Итак, «Краббен», «Территория греха», «Правда о последнем капустнике», «Малый из яйца». Последняя повесть, вернее не повесть, а небольшой рассказ, сильно отличается от предыдущих произведений цикла. Датирован он 2003 годом, то есть вещь поздняя, отстоящая от «Краббена» ровно на 20 лет (первый вариант «Малого» под названием «Человек, который был отцом Хама» вышел в 1977 году. Автор, комментируя эту раннюю публикацию, замечает самокритично, что в ней «довольно безликий герой — палеонтолог. Как-то неловко за него было, он и пописать в углу ангара не мог»).
А вот в варианте 2003 года лик героя проступает вполне отчетливо, не лик даже, а знакомая по прежним повестям цикла похмельная физиономия бывшего интеллигента в третьем колене. Здесь наш герой уже не приблудный бич, отрабатывающий свою порцию алкоголя видимостью полезной деятельности. Здесь он плотник, почти новозаветный Иосиф, работает по договору в НИИПВ, закрытом Научно-исследовательском институте проблем времени, а конкретно, рубит по заказу начальства большую деревянную клеть, неизвестно для кого предназначенную. Рубит он эту клеть, тюкает привычно топориком, а с уборной там была напряженка, не было уборной, хоть вешайся. Другой, возможно, и смирился бы с неудобством, перехотел, заставил себя терпеть, но не таков был человек Серп Иванович. Будучи сообразительным от природы, еще в Бубенчиково открыл он важную для себя истину: вода дырочку найдет. Ну а раз вода найдет дырочку, то сообразительный Серп Иванович и подавно отыщет место, куда этой воде вылиться. Вот он и присмотрел в дальнем конце ангара какие-то бесхозные бочки, за которыми можно было осуществить задуманное. Чтобы не терять время (ангар был размером со стадион), Серп Иванович садится в тележку — нормальная такая тележка, на трех колесах, руль, как у мопеда, но почему-то с овальным кузовом, «как под крупное яйцо». Тронул руль, тележка и покатила. Вроде не быстро, но Серп Иванович почувствовал, что его укачивает...
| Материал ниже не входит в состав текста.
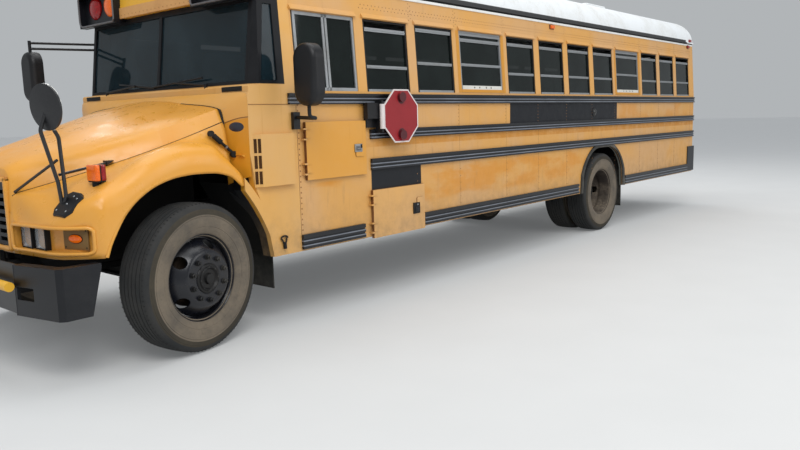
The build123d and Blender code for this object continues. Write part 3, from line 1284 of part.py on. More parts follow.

Очнулся Серп Иванович в Сухуми. То есть это ему подумалось, что в Сухуми. Потому что жарко, горы и ни одного туалета. На самом деле (не хочу томить читателя пересказом) переместился Серп Иванович в кампанский ярус мелового периода, или, в пересчете
Приключения героя в прошлом опускаю из-за экономии времени. Скажу только, что растения тогда были мохнатые, и сообразительный Серп Иванович моментально смекнул, что не плохо бы, раз шерсть растет на деревьях, учредить здесь частное предприятие. А что, стриги деревья и вывози на больших зверях тюки с растительной шерстью — ни овец тебе не надо, ни пастухов. Подумал же он так потому, что единственная его одежка, в которой он провалился в прошлое, — это свитер на голое тело, рыжий, крашеный. Этот гадский свитер, кстати, попортил Серпу Ивановичу немало нервов, потому как некоторые представители местной фауны кидались на рыжий цвет яростнее, чем бык на красный.
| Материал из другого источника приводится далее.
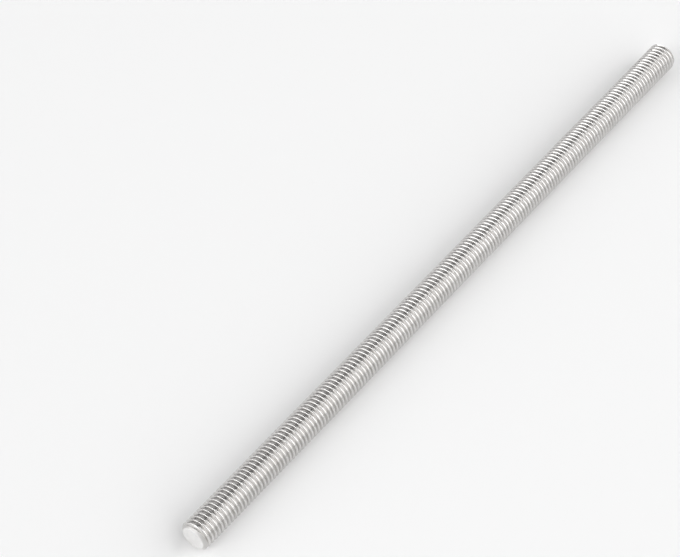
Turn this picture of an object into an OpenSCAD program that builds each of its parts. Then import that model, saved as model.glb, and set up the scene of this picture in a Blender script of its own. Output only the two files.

Да, не сладко пришлось Серпу в этом самом кампанском ярусе. Так несладко, что даже на простые вопросы типа «Ветки-то, дихотомирует верхняя часть? Несёт на себе гроздья спорангиев?» или «Ну, а сегменты и вайи птеригоспермов, они как часты?» — Серп Иванович не мог ответить толково. Но это позже, уже когда он вернулся, на допросе в кабинете у следователя. А там...
Единственная его тамошняя утеха — это Хам, тот самый малый из яйца, в честь которого и назван рассказ. Имя Хам дал ему Серп Иванович за не совсем культурное поведение. Даже вывел крупно у младенца на лбу крапп-лаком, чтобы всякий знал, с кем имеет дело: «ХАМ». Поначалу, пока Хам был подростком, Серп Иванович улещивал малышку-трицератопса просто — сунет ему в морду гриб, тот и рад, схрумкает и успокоится до поры. Потом, конечно, возникли сложности. Потому что вырос Хам «чуть ли не со слона, только крепче. Рога, костяной воротник, броня. Ласкаясь, прижмет к скале и клюв на плечо положит. Я посинею, тогда отпустит. Дважды чуть не передержал. Уважение».
Конец печальный. Хам влюбился. Нашел себе такую же, как он — клюв, рога, костяной воротник — подругу, и оставил папашу в одиночестве горевать о сыне: «Растишь, растишь, мучаешься, не спишь ночей, а дитя — раз, и запало на самку». Обычная проблема каждого на земле родителя.
Дали, в общем, Серпу три года за угон секретного транспорта, пожалели, могли дать больше. Срок он отсидел честно, вышел чистым, как младенец из чрева матери.
Такой вот любопытный рассказ.
Глупый пингвин-читатель, конечно, скажет буревестнику-автору: так ведь это мы читали уже раз двести — «Машина времени», «Яйцо эпиорниса», «Затерянный мир»…
Нет, не читали, отвечу я, суровый адвокат автора. Так, как это сделал мой подзащитный, до него не делал никто. Ни Уэллс, ни Конан-Дойл, ни Айзек Азимов.
Вернемся из глубокого прошлого в год 1983-й.
«Поезд опять, как когда-то в 1969 году, весело уходил в будущее без меня. Меня с моим сраным “Краббеном” высадили на глухом полустанке...
Что делать? Вечный вопрос русского писателя.
Как это что делать? Садиться да и писать новую вещь. Вот и вся штука».
Ровно то же сказал Прашкевичу Аркадий Стругацкий. «Возвращайся и пиши новую книгу. Это самое правильное».
Самое правильное для любого писателя в любых обстоятельствах в любые неблагоприятные времена — садиться за стол и, наплевав на договоры, на отношения с издателями, властями, близкими и далекими, писать новую книгу. Вот чем проверяется истина, настоящий ты писатель или только таким прикидываешься, думая лишь о выгодных предложениях и не допуская даже мысли о том, чтобы хоть одна твоя строчка оставалась не проданной.
«Садится за стол» в предпоследней фразе — фигура речи. Столом, заставит нужда, может быть что угодно — пень, колено, собственная твоя голова, укромный уголок в памяти, куда складываются слова и образы, — только бы писатель писал.